This plate, so characteristic of the sentiment of Dolci, is only part of an altar-piece in fresco, painted for one of the religious houses in the middle of the artist's career.

From his youth Carlo Dolci had been devout, the rules of the brotherhood of St. Benedict appealed to him very strongly. He passed much of his scanty leisure within the walls of the brethren in Florence, and, probably under the influence of his advisers there, made a firm resolve to paint nothing but religious subjects, or those that illustrated some one of the cardinal virtues. At the back of each canvas it was his custom to write the date upon which he had started the work and the name of the saint to whom the day was dedicated. In Holy Week his brush was devoted entirely to subjects relating to the Passion.
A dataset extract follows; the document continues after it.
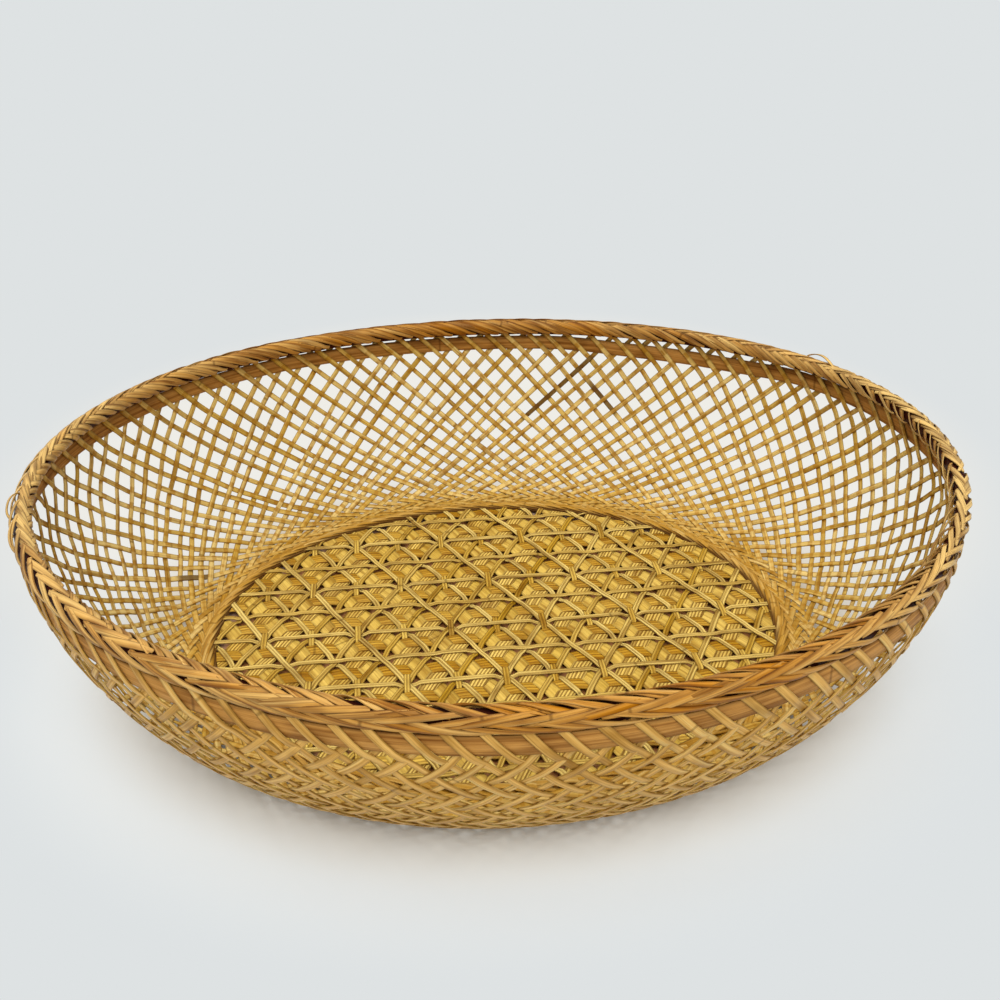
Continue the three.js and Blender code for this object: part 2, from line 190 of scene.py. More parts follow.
# Makes one mesh of many strips. Every point keeps its place on its own strip, its count of crossings and
# the strip's look: its tone, how dark it is painted by smoke and shade, and its side, from -1 on the inner
# face to 1 on the outer.
def strips_object(name, strips, material, slot, *nodes):
    faces = []
    total = 0
    for strip in strips:
        rows, corners = strip.rings.shape[:2]
        index = total + np.arange(rows * corners).reshape(rows, corners)
        after = np.roll(index, -1, 0) if strip.closed else index[1:]
        here = index if strip.closed else index[:-1]
        quads = np.stack([here, np.roll(here, -1, 1), np.roll(after, -1, 1), after], axis=-1)
        faces.extend(quads.reshape(-1, 4).tolist())
        if not strip.closed:
            faces.append(index[0].tolist()[::-1])
            faces.append(index[-1].tolist())
        total += rows * corners
    points = np.concatenate([strip.rings.reshape(-1, 3) for strip in strips])
    mesh = bpy.data.meshes.new(name)
    mesh.from_pydata((points * MM).tolist(), [], faces)
    for layer_name, kind, field, values in (
        ("strip_place", "FLOAT_VECTOR", "vector", [strip.place for strip in strips]),
        ("strip_look", "FLOAT_VECTOR", "vector", [strip.look for strip in strips]),
        ("strip_crossed", "FLOAT", "value", [strip.crossed for strip in strips]),
    ):
        layer = mesh.attributes.new(layer_name, kind, "POINT")
        flat = np.concatenate([value.ravel() for value in values])
        layer.data.foreach_set(field, flat.astype(np.float32))
    mesh.polygons.foreach_set("use_smooth", np.ones(len(mesh.polygons), bool))
    mesh.set_sharp_from_angle(angle=np.radians(60))
    mesh.materials.append(material)
    piece = bpy.data.objects.new(name, mesh)
    bpy.context.scene.collection.objects.link(piece)
    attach(piece, "root")
    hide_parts(*nodes)


# Materials

# The colour of smoked cane, also used for painted shade, and how strongly cane shines and in what tint
SMOKE_AND_SHADE = (0.045, 0.009, 0.005)
CANE_SHINE = 0.15
SHINE_TINT = (1.0, 0.86, 0.6)


def linear(code):
    parts = [int(code[i:i + 2], 16) / 255 for i in (0, 2, 4)]
    return tuple(part / 12.92 if part <= 0.04045 else ((part + 0.055) / 1.055) ** 2.4 for part in parts)


def add_node(tree, kind, **values):
    node = tree.nodes.new(kind)
    for key, value in values.items():
        setattr(node, key, value)
    return node


def maths(tree, operation, *values):
    node = add_node(tree, "ShaderNodeMath", operation=operation)
    for socket, value in zip(node.inputs, values):
        if isinstance(value, (int, float)):
            socket.default_value = value
        else:
            tree.links.new(value, socket)
    return node.outputs[0]


def ramp(tree, value, low, high, smooth=False):
    node = add_node(tree, "ShaderNodeMapRange")
    if smooth:
        node.interpolation_type = "SMOOTHSTEP"
    tree.links.new(value, node.inputs["Value"])
    node.inputs["From Min"].default_value = low
    node.inputs["From Max"].default_value = high
    return node.outputs[0]


def mixed(tree, share, first, second):
    mix = add_node(tree, "ShaderNodeMix", data_type="RGBA")
    tree.links.new(share, mix.inputs["Factor"])
    for socket, colour in ((mix.inputs["A"], first), (mix.inputs["B"], second)):
        if isinstance(colour, tuple):
            socket.default_value = (*colour, 1)
        else:
            tree.links.new(colour, socket)
    return mix.outputs["Result"]


# Lengths of the fibres, streaks and patches along a strip, the patches' width, and the distance between
# joints of the cane
FIBRE_LENGTH = 18.0
STREAK_LENGTH = 40.0
PATCH_LENGTH = 16.0
PATCH_WIDTH = 6.0
JOINT_SPACING = 180.0


# Fibres, split streaks, patches, joints, grooves and edges of the cane, for any strip. The edge mask is for
# painted shade, and the groove mask is for painted shade and the grooves' bump. Place is the point's place
# on its strip: along it and across it in millimetres, and its share of the half width.
# The strip's tone shifts the noise, so that strips of different tones have different marks.
def fibre_group():
    group = bpy.data.node_groups.new("Cane fibres", "ShaderNodeTree")
    for name, kind, value in (
        ("Place", "NodeSocketVector", None),
        ("Tone", "NodeSocketFloat", 0.5),
        ("Fibre width", "NodeSocketFloat", 0.25),
        ("Streak width", "NodeSocketFloat", 1.3),
        ("Groove spacing", "NodeSocketFloat", 1.2),
    ):
        socket = group.interface.new_socket(name, in_out="INPUT", socket_type=kind)
        if value is not None:
            socket.default_value = value
    for name in ("Fibres", "Streaks", "Patches", "Joints", "Grooves", "Edges"):
        group.interface.new_socket(name, in_out="OUTPUT", socket_type="NodeSocketFloat")
    entry = add_node(group, "NodeGroupInput")
    leave = add_node(group, "NodeGroupOutput")
    link = group.links.new
    parts = add_node(group, "ShaderNodeSeparateXYZ")
    link(entry.outputs["Place"], parts.inputs[0])
    shift = maths(group, "MULTIPLY", entry.outputs["Tone"], 731.0)

    def stretched_noise(width, length, detail, salt):
        vector = add_node(group, "ShaderNodeCombineXYZ")
        link(maths(group, "DIVIDE", parts.outputs["X"], length), vector.inputs[0])
        link(maths(group, "DIVIDE", parts.outputs["Y"], width), vector.inputs[1])
        link(maths(group, "ADD", shift, salt), vector.inputs[2])
        noise = add_node(group, "ShaderNodeTexNoise", noise_dimensions="3D")
        noise.inputs["Scale"].default_value = 1.0
        noise.inputs["Detail"].default_value = detail
        link(vector.outputs[0], noise.inputs["Vector"])
        return noise.outputs[0]

    link(stretched_noise(entry.outputs["Fibre width"], FIBRE_LENGTH, 3.0, 0.0), leave.inputs["Fibres"])
    link(stretched_noise(entry.outputs["Streak width"], STREAK_LENGTH, 1.0, 40.0), leave.inputs["Streaks"])
    link(stretched_noise(PATCH_WIDTH, PATCH_LENGTH, 2.0, 80.0), leave.inputs["Patches"])

    # A joint of the cane crosses the strip as a thin line, at even distances.
    shifted = maths(group, "ADD", parts.outputs["X"], shift)
    from_joint = maths(group, "PINGPONG", shifted, JOINT_SPACING / 2)
    link(ramp(group, from_joint, 0.8, 0.1, smooth=True), leave.inputs["Joints"])

    # Grooves run lengthwise at even distances.
    half_spacing = maths(group, "MULTIPLY", entry.outputs["Groove spacing"], 0.5)
    from_groove = maths(group, "PINGPONG", parts.outputs["Y"], half_spacing)
    groove_share = maths(group, "DIVIDE", from_groove, half_spacing)
    link(ramp(group, groove_share, 0.7, 0.1, smooth=True), leave.inputs["Grooves"])
    from_middle = maths(group, "ABSOLUTE", parts.outputs["Z"])
    link(ramp(group, from_middle, 0.6, 1.0, smooth=True), leave.inputs["Edges"])
    return group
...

One of his greatest early successes was a picture of the Madonna with the Infant Christ and St. John, painted for Signor Grazzini. This work added so much to his commissions that he could no longer stay in Vignali's studio, finding it more convenient to work at home, where there was more accommodation in his mother's house. Here he painted his beautiful picture of St. Paul for one of the family of Strozzi, and his picture of St. Girolamo writing, and the penitence of Mary Magdalen. He also painted the picture of Christ blessing the bread, a head of St. Philip of Neri, and the picture of St. Francis and St. George. For one of his Corsican patrons he painted a woman with weights and scales in her hand as Justice, and for one of the Corsini he painted the Hope, Patience, Poetry, and Painting, of which series the Poetry is reproduced here.

In 1648 Carlo Dolci was elected a member of the Florentine Academy, and, in accordance with the custom that prevailed, was required to present one of his pictures to the Academy on election. Not unnaturally, perhaps, his thoughts turned to the man with whose art he sympathised most, Fra Angelico of Fiesole—the man whose exquisite work has made the Florentine Convent of St. Mark a place of pilgrimage to this day. Oddly enough there was no portrait of Fra Angelico in the Academy. It was necessary to send to Rome to procure a drawing from which the portrait could be painted.

The public demand for Carlo Dolci's work at this time was very greatly in excess of the supply, but the painter was hardly a man who sought or obtained the highest price for his labours. A very little would seem to have contented him; cases might be multiplied in which his work was re-sold at far higher prices than he received for it. For example, he painted a picture of Mary Magdalen washing the feet of Christ, and sold the work to his doctor for 160 scudi. The Marquis Niccolini offered the doctor 1200 scudi for it, but could not tempt him to give it up.

By this time the fame of Carlo Dolci had spread well beyond the boundaries of Florence; he was known and taken seriously in art circles of Italy, and his work had special attractions for the religious houses whose heads saw that its influence was bound to be beneficial. We find the monks of the Italian Monastery dedicated to Santa Lucia of Vienna commissioning him to copy one of their pictures of the Virgin. He made several drawings and started work on the picture, but did not finish it for a long time, and some eight years later he sold it to some distinguished visitors to Florence for 160 scudi. Dolci was never idle, and his brush was always busy on canvas or wood, always setting out some sacred story or seeking to glorify some virtue. Among the important pictures belonging to this period are one of the Martyrdom of St. Andrew, which was taken to Venice, and one of the Flight into Egypt, painted for Andrea Rosselli, a rather graceful if not original composition, in which the Virgin is seen riding with the Infant Christ in her arms. The same subject was commissioned by Lord Exeter and sent to England.

PLATE V.—ANGEL OF THE ANNUNCIATION

This was painted about 1656 for the house of the Benedictines in Florence. It is one of the most popular of the artist's work, and has been widely reproduced.